Fuja das posses

Fuja das possesARTE KIKO

A gente deve conhecer os sinais e os códigos do lugar em que você mora e no qual trabalha. Em Brasília, principalmente se você for advogado, fuja das posses. Todo dia tem alguém tomando posse com aquelas filas intermináveis. Só vá à posse se você for o empossando ou se a sua ausência for realmente sentida pelo empossado. Não tem nada mais chato.

Quando comecei a advogar, muito jovem, usava uns cabelos enormes, óculos vermelhos e ternos desconjuntados. Iniciei logo no Supremo Tribunal. À época, era ministro o pernambucano Djaci Falcão. Homem culto, sério e um pouco circunspecto. Certo dia, agravei de uma decisão e ele, correto que era, reconsiderou-a. O assessor, naquele período só existia um assessor, Marcos Chaves, ao bater à máquina a decisão, comentou com ele: “Ministro, o senhor está elogiando muito o advogado. O senhor não é de elogiar”. Ao que o ministrou retrucou: “Achei brilhantes os argumentos, tanto que estou voltando atrás. Quero elogiar”. E o assessor arrematou: “Este advogado é aquele dos ternos estranhos, dos óculos vermelhos e dos cabelos longos”. A resposta do ministro foi cortante, com o inconfundível sotaque pernambucano: “”Ritire” os elogios!”. Essa é a Brasília que temos que conhecer.

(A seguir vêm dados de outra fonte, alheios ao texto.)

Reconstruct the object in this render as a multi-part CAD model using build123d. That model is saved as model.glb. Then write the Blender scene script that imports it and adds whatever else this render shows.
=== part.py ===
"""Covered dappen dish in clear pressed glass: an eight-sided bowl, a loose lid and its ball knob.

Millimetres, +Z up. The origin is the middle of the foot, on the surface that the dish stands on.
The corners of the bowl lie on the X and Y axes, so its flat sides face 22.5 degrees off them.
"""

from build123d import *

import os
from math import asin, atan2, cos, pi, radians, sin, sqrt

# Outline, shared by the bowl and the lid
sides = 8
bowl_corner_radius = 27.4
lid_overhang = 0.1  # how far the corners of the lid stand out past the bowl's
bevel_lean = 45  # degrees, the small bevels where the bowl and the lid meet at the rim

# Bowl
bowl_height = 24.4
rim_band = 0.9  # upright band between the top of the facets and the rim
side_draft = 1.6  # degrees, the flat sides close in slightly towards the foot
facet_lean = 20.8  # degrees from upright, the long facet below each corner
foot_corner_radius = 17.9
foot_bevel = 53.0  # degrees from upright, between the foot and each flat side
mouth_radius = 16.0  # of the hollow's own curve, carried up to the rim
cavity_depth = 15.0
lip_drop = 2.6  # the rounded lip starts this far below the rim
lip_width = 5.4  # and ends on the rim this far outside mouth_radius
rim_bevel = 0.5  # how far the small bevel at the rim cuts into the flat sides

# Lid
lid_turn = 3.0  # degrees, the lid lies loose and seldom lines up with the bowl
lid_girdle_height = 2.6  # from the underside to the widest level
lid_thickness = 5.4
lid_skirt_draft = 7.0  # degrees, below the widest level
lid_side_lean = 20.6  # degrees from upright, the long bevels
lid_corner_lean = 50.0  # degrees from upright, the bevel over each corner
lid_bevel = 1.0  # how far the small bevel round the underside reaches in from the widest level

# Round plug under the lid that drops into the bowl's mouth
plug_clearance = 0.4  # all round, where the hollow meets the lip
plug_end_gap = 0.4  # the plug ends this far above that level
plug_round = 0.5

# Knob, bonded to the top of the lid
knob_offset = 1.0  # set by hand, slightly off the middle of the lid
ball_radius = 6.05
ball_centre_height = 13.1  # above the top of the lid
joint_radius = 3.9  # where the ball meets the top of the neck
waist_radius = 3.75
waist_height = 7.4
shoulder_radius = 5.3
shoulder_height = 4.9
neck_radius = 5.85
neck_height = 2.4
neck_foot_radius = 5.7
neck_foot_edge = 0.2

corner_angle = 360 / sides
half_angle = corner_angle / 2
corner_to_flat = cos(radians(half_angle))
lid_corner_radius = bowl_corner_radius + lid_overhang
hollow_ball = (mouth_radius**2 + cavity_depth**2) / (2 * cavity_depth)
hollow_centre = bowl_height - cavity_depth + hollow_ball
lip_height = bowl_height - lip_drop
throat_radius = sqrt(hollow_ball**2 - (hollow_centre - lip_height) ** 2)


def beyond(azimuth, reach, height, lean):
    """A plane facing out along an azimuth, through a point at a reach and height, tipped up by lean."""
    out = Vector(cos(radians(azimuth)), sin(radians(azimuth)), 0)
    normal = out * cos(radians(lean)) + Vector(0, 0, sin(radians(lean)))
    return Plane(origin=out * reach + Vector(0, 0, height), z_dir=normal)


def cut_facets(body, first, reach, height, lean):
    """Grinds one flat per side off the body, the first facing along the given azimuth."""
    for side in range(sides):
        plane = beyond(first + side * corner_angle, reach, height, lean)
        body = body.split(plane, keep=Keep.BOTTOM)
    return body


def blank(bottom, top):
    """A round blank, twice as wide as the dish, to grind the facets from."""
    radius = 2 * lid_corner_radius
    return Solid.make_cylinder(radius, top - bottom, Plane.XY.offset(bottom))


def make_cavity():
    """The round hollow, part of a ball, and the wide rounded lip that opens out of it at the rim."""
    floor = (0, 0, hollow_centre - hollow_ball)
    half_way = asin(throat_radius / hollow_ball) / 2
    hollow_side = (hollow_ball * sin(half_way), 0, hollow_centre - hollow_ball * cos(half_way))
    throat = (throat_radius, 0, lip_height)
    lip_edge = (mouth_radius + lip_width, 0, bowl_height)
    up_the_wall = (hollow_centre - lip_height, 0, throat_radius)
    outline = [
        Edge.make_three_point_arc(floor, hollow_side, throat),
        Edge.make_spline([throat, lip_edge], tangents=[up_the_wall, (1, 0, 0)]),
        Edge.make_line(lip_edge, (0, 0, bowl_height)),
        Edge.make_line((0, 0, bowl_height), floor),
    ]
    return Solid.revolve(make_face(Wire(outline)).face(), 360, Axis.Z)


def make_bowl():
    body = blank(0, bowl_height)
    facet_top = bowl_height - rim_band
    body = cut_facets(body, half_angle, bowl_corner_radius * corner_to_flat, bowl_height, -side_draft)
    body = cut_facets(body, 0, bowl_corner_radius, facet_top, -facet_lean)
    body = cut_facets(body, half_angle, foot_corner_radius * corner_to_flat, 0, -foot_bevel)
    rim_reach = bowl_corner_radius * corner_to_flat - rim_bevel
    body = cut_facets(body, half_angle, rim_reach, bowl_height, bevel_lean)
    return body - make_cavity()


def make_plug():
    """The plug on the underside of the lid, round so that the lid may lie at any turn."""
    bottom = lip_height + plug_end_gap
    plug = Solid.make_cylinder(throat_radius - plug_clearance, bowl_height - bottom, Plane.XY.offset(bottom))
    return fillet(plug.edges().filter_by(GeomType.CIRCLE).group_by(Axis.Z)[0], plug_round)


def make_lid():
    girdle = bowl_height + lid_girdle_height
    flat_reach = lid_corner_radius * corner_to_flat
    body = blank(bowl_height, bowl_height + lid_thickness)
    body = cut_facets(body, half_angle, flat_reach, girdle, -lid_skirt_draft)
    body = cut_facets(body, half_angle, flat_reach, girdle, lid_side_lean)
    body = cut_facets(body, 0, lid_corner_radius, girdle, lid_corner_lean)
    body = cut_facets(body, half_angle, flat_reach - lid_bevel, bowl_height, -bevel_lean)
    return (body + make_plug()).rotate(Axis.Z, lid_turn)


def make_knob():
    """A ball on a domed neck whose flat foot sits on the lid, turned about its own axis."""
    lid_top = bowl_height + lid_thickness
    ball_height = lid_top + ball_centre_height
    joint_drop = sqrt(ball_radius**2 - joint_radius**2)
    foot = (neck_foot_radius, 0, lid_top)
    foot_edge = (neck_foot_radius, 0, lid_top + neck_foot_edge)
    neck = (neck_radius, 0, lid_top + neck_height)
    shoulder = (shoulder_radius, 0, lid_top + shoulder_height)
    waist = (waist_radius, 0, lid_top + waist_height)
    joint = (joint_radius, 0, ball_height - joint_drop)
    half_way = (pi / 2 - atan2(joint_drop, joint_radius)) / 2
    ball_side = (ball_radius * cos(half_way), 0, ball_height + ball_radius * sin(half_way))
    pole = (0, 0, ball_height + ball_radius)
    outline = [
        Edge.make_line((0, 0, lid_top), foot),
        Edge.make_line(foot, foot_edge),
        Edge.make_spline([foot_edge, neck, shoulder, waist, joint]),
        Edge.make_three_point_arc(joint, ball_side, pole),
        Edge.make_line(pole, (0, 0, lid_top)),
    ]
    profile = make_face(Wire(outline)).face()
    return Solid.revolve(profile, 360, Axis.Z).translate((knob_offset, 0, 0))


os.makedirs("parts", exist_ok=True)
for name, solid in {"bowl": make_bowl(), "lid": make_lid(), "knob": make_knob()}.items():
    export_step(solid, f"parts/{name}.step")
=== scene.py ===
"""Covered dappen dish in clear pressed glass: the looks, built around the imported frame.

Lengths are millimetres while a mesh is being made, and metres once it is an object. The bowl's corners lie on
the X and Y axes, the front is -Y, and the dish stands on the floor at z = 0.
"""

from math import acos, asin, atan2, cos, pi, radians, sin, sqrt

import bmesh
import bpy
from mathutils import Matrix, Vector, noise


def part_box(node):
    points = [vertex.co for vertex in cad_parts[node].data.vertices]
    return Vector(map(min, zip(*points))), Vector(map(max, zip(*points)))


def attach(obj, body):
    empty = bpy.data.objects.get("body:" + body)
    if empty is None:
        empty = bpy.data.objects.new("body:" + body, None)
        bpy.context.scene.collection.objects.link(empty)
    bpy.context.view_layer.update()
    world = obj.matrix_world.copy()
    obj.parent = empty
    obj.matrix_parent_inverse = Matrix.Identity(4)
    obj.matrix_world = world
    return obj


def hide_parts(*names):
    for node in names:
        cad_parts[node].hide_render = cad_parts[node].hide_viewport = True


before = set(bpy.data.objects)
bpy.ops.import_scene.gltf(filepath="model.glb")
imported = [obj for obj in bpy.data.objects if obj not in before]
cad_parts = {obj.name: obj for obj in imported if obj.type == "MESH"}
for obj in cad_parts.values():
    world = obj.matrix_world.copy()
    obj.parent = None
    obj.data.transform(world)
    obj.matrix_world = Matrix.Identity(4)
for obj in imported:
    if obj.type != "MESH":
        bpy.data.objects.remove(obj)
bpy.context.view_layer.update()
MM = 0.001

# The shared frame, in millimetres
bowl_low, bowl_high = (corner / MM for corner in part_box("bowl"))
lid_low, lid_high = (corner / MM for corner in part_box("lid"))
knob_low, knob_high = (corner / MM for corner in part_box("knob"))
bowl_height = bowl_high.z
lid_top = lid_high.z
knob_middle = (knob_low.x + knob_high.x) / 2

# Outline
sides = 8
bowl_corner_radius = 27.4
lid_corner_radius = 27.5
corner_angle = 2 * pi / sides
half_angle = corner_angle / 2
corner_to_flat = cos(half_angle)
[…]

Quando era dono do Piantella, o melhor restaurante que já fui na vida, eu não ia nunca às posses, mas não perdia as comemorações posteriores no restaurante. Certa vez, estávamos comemorando a posse do Mauro Santayana como adido cultural em Roma, no governo Sarney. Depois de muitos vinhos, entrou um invejoso e falou alto para o empossado: “Esse é o emprego que eu pedi a Deus. Morar em Roma e trabalhar com cultura”. A resposta veio seca: “Pediu para a pessoa errada. Eu pedi para o Sarney”. Em Brasília, sempre foi mais importante estar à mesa do Piantella do que em qualquer posse. E muito mais divertido.

No réveillon de 2001, estávamos em Búzios passando o final de ano na casa do nosso amigo Mauro Dutra. O então candidato Lula comentou que, a partir daquela semana, iria entrar duro na campanha para Presidente e que, daquela vez, era para ganhar. E falou comigo: “Se eu ganhar, quero comemorar a diplomação lá no Piantella”. Eu me esqueci daquela conversa regada a vinhos e whiskies. Lula ganhou e, no dia da cerimônia da diplomação, recebi um telefonema do Presidente eleito reforçando o convite para ir ao Tribunal Superior Eleitoral. Falei que não tinha o costume de ir a essas cerimônias, mas, daquela vez, era o próprio Presidente convidando. Fui. Ao meio-dia, ao abraçá-lo, escuto: “Tá lembrando que vamos comemorar no Piantella?!”. Claro que não estava, mas um simples telefonema organizou o melhor almoço que já foi feito em Brasília. Lá estávamos, na posse e na comemoração no Piantella.

Agora, em 2022, o Presidente e o ministro Zé Múcio me ligaram. Lula disse que, como a comemoração da diplomação no Piantella tinha dado sorte, ele queria celebrar lá em casa. Foi uma festa linda e, na mesma noite, 12 de dezembro de 2022, os golpistas estavam nas ruas em Brasília começando a tentativa de golpe. E reconheço que a posse foi emocionante. Acompanhar, de dentro do Palácio, o Presidente Lula subir a rampa, foi como ver a Democracia vencer a barbárie e o fascismo.

Já contei, até da tribuna do Supremo Tribunal, que, em dezembro de 2002, estávamos conversando eu, o Lula, o Zé Dirceu e o Márcio Thomaz Bastos sobre quem iria ocupar alguns cargos no governo que tomaria posse dali alguns dias, em 1º de janeiro de 2003. O Márcio me perguntou: “E você, em qual cargo teria interesse?”. Eu respondi de bate pronto: “Ex-ministro do Supremo. Se criarem o cargo de ex-ministro”. Agora, tanto tempo depois, eu ainda vejo uma vantagem extra: ex-ministro não tem nem posse. Naquele ano, recebi uma quantidade razoável de convites para posses. Recordo-me de que repassei todos para o Sigmaringa e me ataquei para Búzios. Acabei passando, de calção e cerveja na mão, em frente à televisão para desejar boa sorte ao Brasil.

Quando recebo um convite para alguma posse, sempre me lembro de Groucho Marx: “Eu nunca faria parte de um clube que me aceitasse como sócio”.